Hi,I don't know if I have SIBO, but it seems like it's not really possible to diagnose it now. My glucose breath test was negative, but the main problem is, that in Germany the physicians only have equipment to measure H2 but not methane or CO2. So maybe my small intestine flora produces methane and nobody can diagnose it. However, I've decided to try the rifaximin treatment recommended in Pimentels studies.I'm using rifaximin for a total of 10 days (1200mg/day). Now I'm on day 9. On some days I used saccharomyces boulardii as well to prevent C. difficile. Normally the first part of my stool has a hard consistency and the end of it is more fluid/diarrhea-like. The first point hasn't changed yet, but the thin fluid stool is gone now. Unfortunately this is the only effect I recognize until now. I'm still as constipated and bloated as before (and those are my major symptoms!). I'm also using Movicol sometimes (active ingredient: Macrogol) to prevent constipation and to wash out possibly occuring toxines from dead bacteria that were killed by rifaximin.I still hope that my major symptoms will improve after the 10 days.
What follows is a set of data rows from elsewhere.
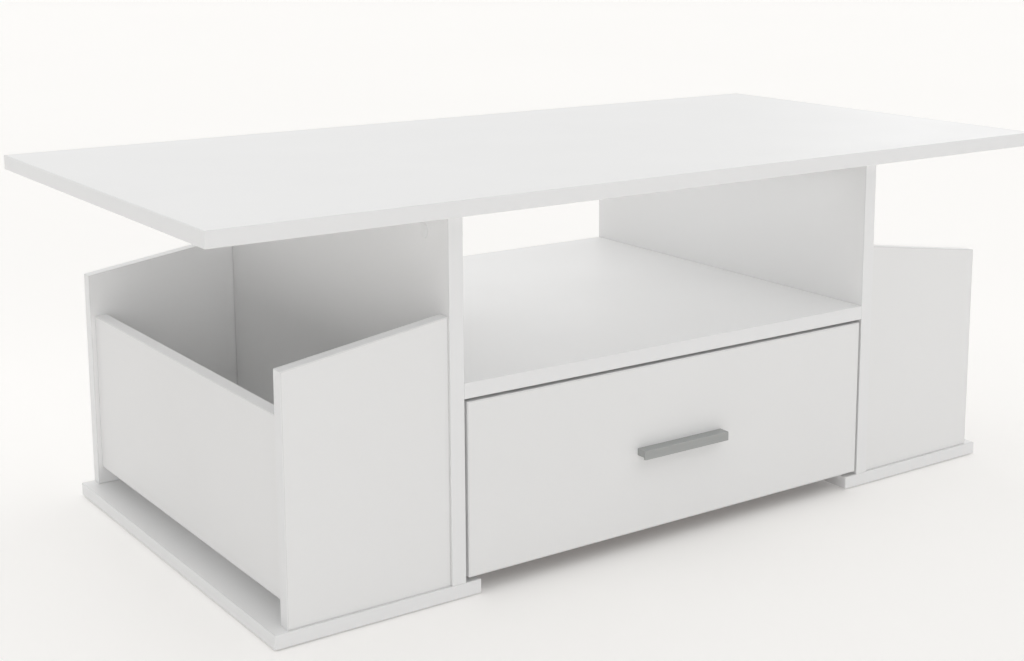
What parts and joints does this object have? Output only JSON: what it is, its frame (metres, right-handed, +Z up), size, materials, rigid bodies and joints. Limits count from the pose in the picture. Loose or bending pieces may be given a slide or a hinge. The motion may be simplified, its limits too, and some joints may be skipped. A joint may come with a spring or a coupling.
{
  "type": "coffee table with drawer",
  "caption": "Low rectangular table of white boards on two uprights, with an open shelf, a drawer under it and an open magazine rack at each end.",
  "frame": {"origin": "on the floor, under the middle of the top", "axes": "+X along the length to the right seen from the front, -Y out of the drawer's front, +Z up"},
  "size_m": [1.2, 0.6, 0.4475],
  "materials": {
    "white_board": "satin white melamine coating on particle board, fine soft texture, matching edging",
    "drawer_board": "white foil on thin particle board",
    "hardboard": "white lacquered hardboard, brown on the underside",
    "handle_metal": "satin grey",
    "zinc_casting": "dull cast zinc",
    "zinc_plated_steel": "zinc plated",
    "coated_steel": "white epoxy powder coating",
    "roller_plastic": "white nylon",
    "glide_plastic": "grey polyethylene",
    "cover_plastic": "white polyethylene",
    "beech": "raw fluted beech"
  },
  "bodies": {
    "carcass": {"tabletop": "white_board", "shelf": "white_board", "bay_back_panel": "white_board", "right_upright": "white_board", "left_upright": "white_board", "right_base_plate": "white_board", "left_base_plate": "white_board", "right_rack_front_panel": "white_board", "left_rack_front_panel": "white_board", "right_rack_rear_panel": "white_board", "left_rack_rear_panel": "white_board", "right_rack_end_panel": "white_board", "left_rack_end_panel": "white_board", "right_cabinet_runner": "coated_steel", "left_cabinet_runner": "coated_steel", "floor_glides": "glide_plastic", "top_cam_locks": "zinc_casting", "top_cam_covers": "cover_plastic", "top_cam_bolts": "zinc_plated_steel", "top_dowels": "beech", "shelf_cam_locks": "zinc_casting", "shelf_cam_bolts": "zinc_plated_steel", "shelf_dowels": "beech", "back_panel_cam_locks": "zinc_casting", "back_panel_cam_bolts": "zinc_plated_steel", "back_panel_dowels": "beech", "rack_cam_locks": "zinc_casting", "rack_cam_covers": "cover_plastic", "rack_cam_bolts": "zinc_plated_steel", "rack_dowels": "beech", "rack_screws": "zinc_plated_steel", "base_screws": "zinc_plated_steel", "cabinet_runner_screws": "zinc_plated_steel", "cabinet_roller_axles": "zinc_plated_steel"},
    "drawer": {"drawer_front": "white_board", "drawer_back": "drawer_board", "drawer_bottom": "hardboard", "right_drawer_side": "drawer_board", "left_drawer_side": "drawer_board", "right_drawer_runner": "coated_steel", "left_drawer_runner": "coated_steel", "handle": "handle_metal", "handle_screws": "zinc_plated_steel", "drawer_cam_locks": "zinc_casting", "drawer_cam_bolts": "zinc_plated_steel", "drawer_dowels": "beech", "drawer_back_screws": "zinc_plated_steel", "drawer_bottom_screws": "zinc_plated_steel", "drawer_runner_screws": "zinc_plated_steel", "drawer_roller_axles": "zinc_plated_steel"},
    "right_cabinet_roller": {"right_cabinet_roller": "roller_plastic"},
    "left_cabinet_roller": {"left_cabinet_roller": "roller_plastic"},
    "right_drawer_roller": {"right_drawer_roller": "roller_plastic"},
    "left_drawer_roller": {"left_drawer_roller": "roller_plastic"}
  },
  "joints": [
    {"name": "drawer_slide", "type": "slide", "parent": "carcass", "child": "drawer", "axis": [0, -1, 0], "range_m": [0, 0.37]},
    {"name": "right_cabinet_roller_spin", "type": "hinge", "parent": "carcass", "child": "right_cabinet_roller", "pos_m": [0.29625, -0.248, 0.0538], "axis": [1, 0, 0], "continuous": true},
    {"name": "right_drawer_roller_spin", "type": "hinge", "parent": "drawer", "child": "right_drawer_roller", "pos_m": [0.29425, 0.224, 0.0538], "axis": [1, 0, 0], "continuous": true},
    {"name": "left_cabinet_roller_spin", "type": "hinge", "parent": "carcass", "child": "left_cabinet_roller", "pos_m": [-0.29625, -0.248, 0.0538], "axis": [1, 0, 0], "continuous": true},
    {"name": "left_drawer_roller_spin", "type": "hinge", "parent": "drawer", "child": "left_drawer_roller", "pos_m": [-0.29425, 0.224, 0.0538], "axis": [1, 0, 0], "continuous": true}
  ],
  "couplings": [
    {"joint": "right_cabinet_roller_spin", "follows": "drawer_slide", "rad_per_m": 111.11},
    {"joint": "right_drawer_roller_spin", "follows": "drawer_slide", "rad_per_m": 111.11},
    {"joint": "left_cabinet_roller_spin", "follows": "drawer_slide", "rad_per_m": 111.11},
    {"joint": "left_drawer_roller_spin", "follows": "drawer_slide", "rad_per_m": 111.11}
  ]
}
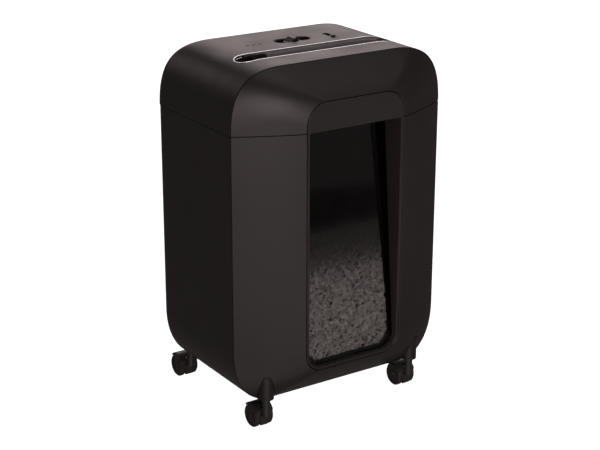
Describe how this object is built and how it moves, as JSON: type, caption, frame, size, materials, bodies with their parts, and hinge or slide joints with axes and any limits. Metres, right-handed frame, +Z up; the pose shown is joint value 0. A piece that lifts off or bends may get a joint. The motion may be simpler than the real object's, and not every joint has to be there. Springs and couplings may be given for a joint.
{
  "type": "paper shredder",
  "caption": "Deskside paper shredder on twin-wheel casters, with a wide top entry, a sliding mode switch and a pull-out bin behind a tall smoked window.",
  "frame": {"origin": "centre of the footprint on the floor, at the bottom of the wheels", "axes": "+Z up, +X to the object's right seen from the front, front towards -Y"},
  "size_m": [0.355, 0.2827, 0.5367],
  "materials": {
    "graphite_plastic": "fine-grained matte",
    "bezel_plastic": "fine-grained satin",
    "back_plastic": "matte",
    "inner_plastic": "matte",
    "black_plastic": "satin",
    "seal_black": "matte",
    "silver_trim": "polished",
    "guide_plastic": "satin",
    "smoked_window": "gloss",
    "clippings": "matte",
    "steel": "satin",
    "motor_can": "satin",
    "bush_brass": "satin",
    "gear_plastic": "satin",
    "pinion_steel": "satin",
    "board": "satin",
    "lens": "gloss",
    "caster_plastic": "satin",
    "wheel_nylon": "satin"
  },
  "bodies": {
    "cabinet": {"cabinet_shell": "graphite_plastic", "caster_sockets": "graphite_plastic", "back_panel": "back_plastic", "bin_runners": "inner_plastic", "head_base": "inner_plastic", "head_top_cover": "graphite_plastic", "head_front_fascia": "graphite_plastic", "entry_slot_trim": "silver_trim", "entry_guide": "guide_plastic", "cord_gland": "back_plastic", "head_screws": "steel", "control_surround": "graphite_plastic", "mode_switch_body": "black_plastic", "indicator_lenses": "lens", "control_board": "board", "shaft_bushes": "bush_brass", "stripper_combs": "gear_plastic", "tie_rods": "steel", "motor": "motor_can", "interlock_switch": "black_plastic", "side_plate_left": "steel", "side_plate_right": "steel"},
    "bin": {"bin_front": "graphite_plastic", "bezel_frame": "bezel_plastic", "bin_window": "smoked_window", "window_gasket": "seal_black", "bin_tub": "inner_plastic", "bin_tub_base": "inner_plastic", "shredded_paper": "clippings"},
    "mode_switch": {"mode_switch_knob": "black_plastic"},
    "safety_lock": {"safety_lock_slider": "black_plastic"},
    "cutter_rear": {"cutter_shaft_rear": "steel", "cutter_discs_rear": "steel", "timing_gear_rear": "gear_plastic", "drive_gear": "gear_plastic"},
    "cutter_front": {"cutter_shaft_front": "steel", "cutter_discs_front": "steel", "timing_gear_front": "gear_plastic"},
    "reduction": {"reduction_gear": "gear_plastic"},
    "motor_rotor": {"motor_pinion": "pinion_steel"},
    "caster_front_left": {"caster_hood_front_left": "caster_plastic", "caster_stem_front_left": "steel", "caster_axle_front_left": "steel"},
    "wheel_front_left_a": {"wheel_front_left_a": "wheel_nylon"},
    "wheel_front_left_b": {"wheel_front_left_b": "wheel_nylon"},
    "caster_front_right": {"caster_hood_front_right": "caster_plastic", "caster_stem_front_right": "steel", "caster_axle_front_right": "steel"},
    "wheel_front_right_a": {"wheel_front_right_a": "wheel_nylon"},
    "wheel_front_right_b": {"wheel_front_right_b": "wheel_nylon"},
    "caster_rear_left": {"caster_hood_rear_left": "caster_plastic", "caster_stem_rear_left": "steel", "caster_axle_rear_left": "steel"},
    "wheel_rear_left_a": {"wheel_rear_left_a": "wheel_nylon"},
    "wheel_rear_left_b": {"wheel_rear_left_b": "wheel_nylon"},
    "caster_rear_right": {"caster_hood_rear_right": "caster_plastic", "caster_stem_rear_right": "steel", "caster_axle_rear_right": "steel"},
    "wheel_rear_right_a": {"wheel_rear_right_a": "wheel_nylon"},
    "wheel_rear_right_b": {"wheel_rear_right_b": "wheel_nylon"}
  },
  "joints": [
    {"name": "bin_slide", "type": "slide", "parent": "cabinet", "child": "bin", "axis": [0, -1, 0], "range_m": [0, 0.2]},
    {"name": "mode_switch_slide", "type": "slide", "parent": "cabinet", "child": "mode_switch", "axis": [1, 0, 0], "range_m": [-0.008, 0.008]},
    {"name": "safety_lock_slide", "type": "slide", "parent": "cabinet", "child": "safety_lock", "axis": [0, 1, 0], "range_m": [0, 0.016]},
    {"name": "cutter_rear_spin", "type": "hinge", "parent": "cabinet", "child": "cutter_rear", "pos_m": [0.015, -0.0163, 0.478], "axis": [1, 0, 0], "continuous": true},
    {"name": "cutter_front_spin", "type": "hinge", "parent": "cabinet", "child": "cutter_front", "pos_m": [0.015, -0.0503, 0.478], "axis": [1, 0, 0], "continuous": true},
    {"name": "reduction_spin", "type": "hinge", "parent": "cabinet", "child": "reduction", "pos_m": [0.14, 0.01588, 0.48252], "axis": [1, 0, 0], "continuous": true},
    {"name": "motor_spin", "type": "hinge", "parent": "cabinet", "child": "motor_rotor", "pos_m": [0.14, 0.04581, 0.48043], "axis": [1, 0, 0], "continuous": true},
    {"name": "caster_front_left_swivel", "type": "hinge", "parent": "cabinet", "child": "caster_front_left", "pos_m": [-0.1285, -0.1063, 0.05], "axis": [0, 0, 1], "continuous": true},
    {"name": "wheel_front_left_a_spin", "type": "hinge", "parent": "caster_front_left", "child": "wheel_front_left_a", "pos_m": [-0.1389, -0.0863, 0.0175], "axis": [1, 0, 0], "continuous": true},
    {"name": "wheel_front_left_b_spin", "type": "hinge", "parent": "caster_front_left", "child": "wheel_front_left_b", "pos_m": [-0.1181, -0.0863, 0.0175], "axis": [1, 0, 0], "continuous": true},
    {"name": "caster_front_right_swivel", "type": "hinge", "parent": "cabinet", "child": "caster_front_right", "pos_m": [0.1285, -0.1063, 0.05], "axis": [0, 0, 1], "continuous": true},
    {"name": "wheel_front_right_a_spin", "type": "hinge", "parent": "caster_front_right", "child": "wheel_front_right_a", "pos_m": [0.1181, -0.0863, 0.0175], "axis": [1, 0, 0], "continuous": true},
    {"name": "wheel_front_right_b_spin", "type": "hinge", "parent": "caster_front_right", "child": "wheel_front_right_b", "pos_m": [0.1389, -0.0863, 0.0175], "axis": [1, 0, 0], "continuous": true},
    {"name": "caster_rear_left_swivel", "type": "hinge", "parent": "cabinet", "child": "caster_rear_left", "pos_m": [-0.134, 0.104, 0.05], "axis": [0, 0, 1], "continuous": true},
    {"name": "wheel_rear_left_a_spin", "type": "hinge", "parent": "caster_rear_left", "child": "wheel_rear_left_a", "pos_m": [-0.1444, 0.124, 0.0175], "axis": [1, 0, 0], "continuous": true},
    {"name": "wheel_rear_left_b_spin", "type": "hinge", "parent": "caster_rear_left", "child": "wheel_rear_left_b", "pos_m": [-0.1236, 0.124, 0.0175], "axis": [1, 0, 0], "continuous": true},
    {"name": "caster_rear_right_swivel", "type": "hinge", "parent": "cabinet", "child": "caster_rear_right", "pos_m": [0.134, 0.104, 0.05], "axis": [0, 0, 1], "continuous": true},
    {"name": "wheel_rear_right_a_spin", "type": "hinge", "parent": "caster_rear_right", "child": "wheel_rear_right_a", "pos_m": [0.1236, 0.124, 0.0175], "axis": [1, 0, 0], "continuous": true},
    {"name": "wheel_rear_right_b_spin", "type": "hinge", "parent": "caster_rear_right", "child": "wheel_rear_right_b", "pos_m": [0.1444, 0.124, 0.0175], "axis": [1, 0, 0], "continuous": true}
  ],
  "couplings": [
    {"joint": "cutter_front_spin", "follows": "cutter_rear_spin", "ratio": -1},
    {"joint": "reduction_spin", "follows": "cutter_rear_spin", "ratio": -3.3333},
    {"joint": "motor_spin", "follows": "cutter_rear_spin", "ratio": 13.333}
  ]
}
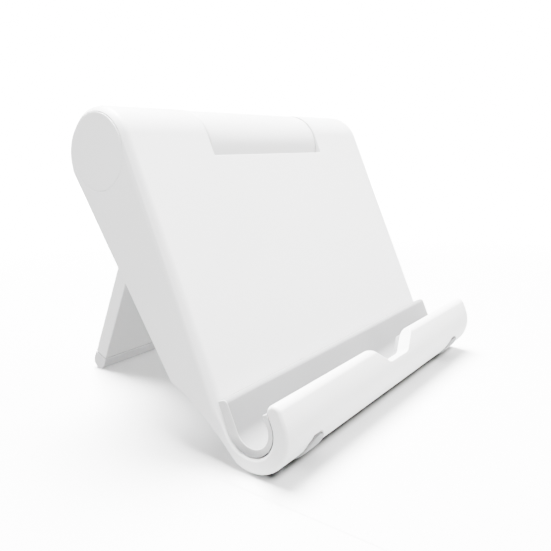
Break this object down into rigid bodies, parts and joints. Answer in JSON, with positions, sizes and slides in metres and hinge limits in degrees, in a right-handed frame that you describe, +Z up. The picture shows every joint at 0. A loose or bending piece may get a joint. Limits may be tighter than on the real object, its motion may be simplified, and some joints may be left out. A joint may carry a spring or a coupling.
{
  "type": "folding tablet stand",
  "caption": "Folding desk stand for a tablet or phone: a leaning plate with a lined J hook, and a leg hinged in the barrel along its top edge.",
  "frame": {"origin": "on the table, in the middle of the open stand's footprint", "axes": "+X along the width and the hinge, +Y from the hook towards the leg, +Z up"},
  "size_m": [0.114, 0.0956, 0.0832],
  "materials": {
    "white_abs": "satin moulded white",
    "grey_silicone": "matt light grey silicone",
    "grey_rubber": "matt grey rubber",
    "steel": "zinc-plated steel",
    "nylon": "natural nylon"
  },
  "bodies": {
    "stand": {"front_shell": "white_abs", "back_cover": "white_abs", "left_end_cap": "white_abs", "right_end_cap": "white_abs", "left_hook_foot": "grey_rubber", "right_hook_foot": "grey_rubber", "channel_liner": "grey_silicone", "hinge_bolt": "steel", "lock_nut": "steel", "bolt_washer": "steel", "nut_washer": "steel", "disc_spring_inner": "steel", "disc_spring_outer": "steel", "cover_screw_lower_left": "steel", "cover_screw_lower_right": "steel", "cover_screw_upper_left": "steel", "cover_screw_upper_right": "steel", "left_friction_disc": "nylon", "right_friction_disc": "nylon"},
    "folding_leg": {"leg": "white_abs", "leg_foot": "grey_rubber", "left_bush": "nylon", "right_bush": "nylon"}
  },
  "joints": [
    {"name": "leg_hinge", "type": "hinge", "parent": "stand", "child": "folding_leg", "pos_m": [0, 0.01067, 0.07194], "axis": [1, 0, 0], "range_deg": [-51.99, 68.01]}
  ]
}
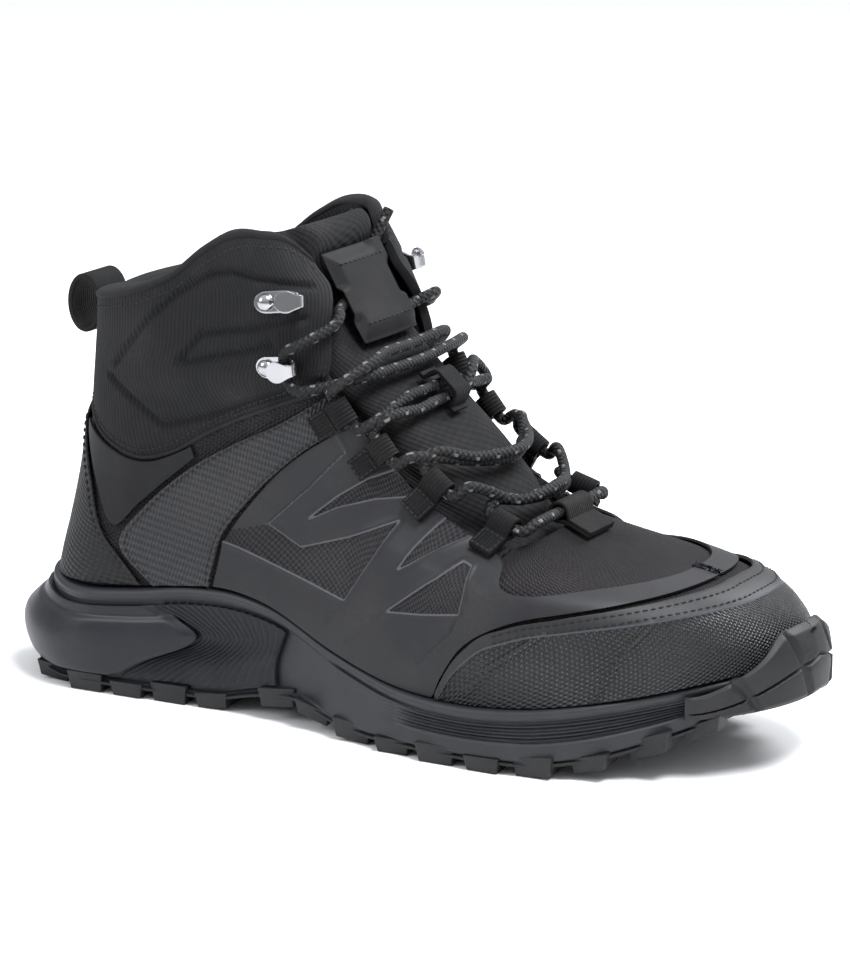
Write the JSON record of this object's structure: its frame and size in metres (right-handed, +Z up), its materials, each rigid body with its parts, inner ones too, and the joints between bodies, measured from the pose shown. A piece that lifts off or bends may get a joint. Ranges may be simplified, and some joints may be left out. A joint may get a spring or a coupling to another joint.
{
  "type": "hiking boot",
  "caption": "Mid-height hiking boot for the right foot, with a lugged sole, film overlays, padded ankle cuff, webbing lace loops, metal lacing hooks, a lace and a heel pull loop.",
  "frame": {"origin": "on the ground under the middle of the boot's box", "axes": "+X from heel to toe, +Y from the outer side to the inner side of the foot, +Z up"},
  "size_m": [0.3022, 0.1113, 0.1726],
  "materials": {
    "outsole_rubber": "matte moulded rubber",
    "midsole_foam": "matte moulded foam",
    "heel_clip": "satin moulded plastic",
    "board": "plain fibre board",
    "footbed": "brushed cloth on foam",
    "mesh_cloth": "fine woven mesh",
    "lining": "knitted lining",
    "toe_cap": "embossed rubberised cloth",
    "film": "satin moulded film",
    "woven_band": "diagonal weave",
    "heel_cap": "coarse twill",
    "cuff_fabric": "ribbed knit",
    "binding": "smooth edge binding",
    "tongue_fabric": "brushed knit",
    "webbing": "ribbed webbing",
    "hook_metal": "polished nickel",
    "lace": "round braid with pale flecks"
  },
  "bodies": {
    "boot": {"outsole": "outsole_rubber", "midsole": "midsole_foam", "heel_clip": "heel_clip", "toe_bumper": "outsole_rubber", "arch_panel_outer": "midsole_foam", "arch_panel_inner": "midsole_foam", "lasting_board": "board", "vamp": "mesh_cloth", "lining_vamp": "lining", "toe_cap": "toe_cap", "quarter_outer": "mesh_cloth", "lining_quarter_outer": "lining", "film_outer": "film", "midfoot_band_outer": "woven_band", "heel_cover_outer": "film", "quarter_inner": "mesh_cloth", "lining_quarter_inner": "lining", "film_inner": "film", "midfoot_band_inner": "woven_band", "heel_cover_inner": "film", "heel_cap": "heel_cap", "cuff": "cuff_fabric", "collar_padding": "lining", "collar_binding": "binding", "tongue_lower": "mesh_cloth", "lace_loop_outer_1": "webbing", "lace_loop_outer_2": "webbing", "lace_loop_outer_3": "webbing", "lace_loop_outer_4": "webbing", "hook_outer_1": "hook_metal", "rivet_outer_1": "hook_metal", "hook_outer_2": "hook_metal", "rivet_outer_2": "hook_metal", "lace_loop_inner_1": "webbing", "lace_loop_inner_2": "webbing", "lace_loop_inner_3": "webbing", "lace_loop_inner_4": "webbing", "hook_inner_1": "hook_metal", "rivet_inner_1": "hook_metal", "hook_inner_2": "hook_metal", "rivet_inner_2": "hook_metal", "throat_loop": "webbing", "lace_keeper": "webbing", "lace": "lace"},
    "tongue": {"tongue_upper": "tongue_fabric", "tongue_badge": "film", "lace_end_outer": "lace", "lace_end_inner": "lace"},
    "pull_loop": {"pull_loop": "webbing"},
    "footbed": {"footbed": "footbed"}
  },
  "joints": [
    {"name": "tongue_fold", "type": "hinge", "parent": "boot", "child": "tongue", "pos_m": [-0.0097, 0, 0.1262], "axis": [0, 1, 0], "range_deg": [-10, 0], "stiffness_Nm_per_rad": 0.15},
    {"name": "pull_loop_swing", "type": "hinge", "parent": "boot", "child": "pull_loop", "pos_m": [-0.1191, 0, 0.1315], "axis": [0, 1, 0], "range_deg": [-20, 25], "stiffness_Nm_per_rad": 0.02},
    {"name": "footbed_lift", "type": "hinge", "parent": "boot", "child": "footbed", "pos_m": [0.1315, 0, 0.031], "axis": [0, 1, 0], "range_deg": [0, 6]}
  ]
}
I guess noone can say if 10 days are enough... After that I will be using probiotics (VSL#3). Please tell me when you felt improvements while/after taking rifaximin. Actually the treatment with rifaximin was what I believed in... I guess noone can say if 10 days are enough...


----------



## 17908 (Oct 18, 2006)

I started feeling significant improvements after 14 days or so (1200 mg/day for 20 days). If constipation is a major symptom, you definitely need a motility drug after the Xifaxan.


----------



## zickzack (Jun 10, 2007)

Hi npearce,thanks for the answer. What were/are your major IBS symptoms?Unfortunately I don't have any more Rifaximin at home to enlarge the treatment. I would have to order it from Spain again... concerning the possible motility problem: I read that Tegaserod (Zelmac) is available in Germany now for people who do not have any kind of heart problems (physician has to write a report to Novartis to get it). Do you think I should convince my doc to give it a try right now?


----------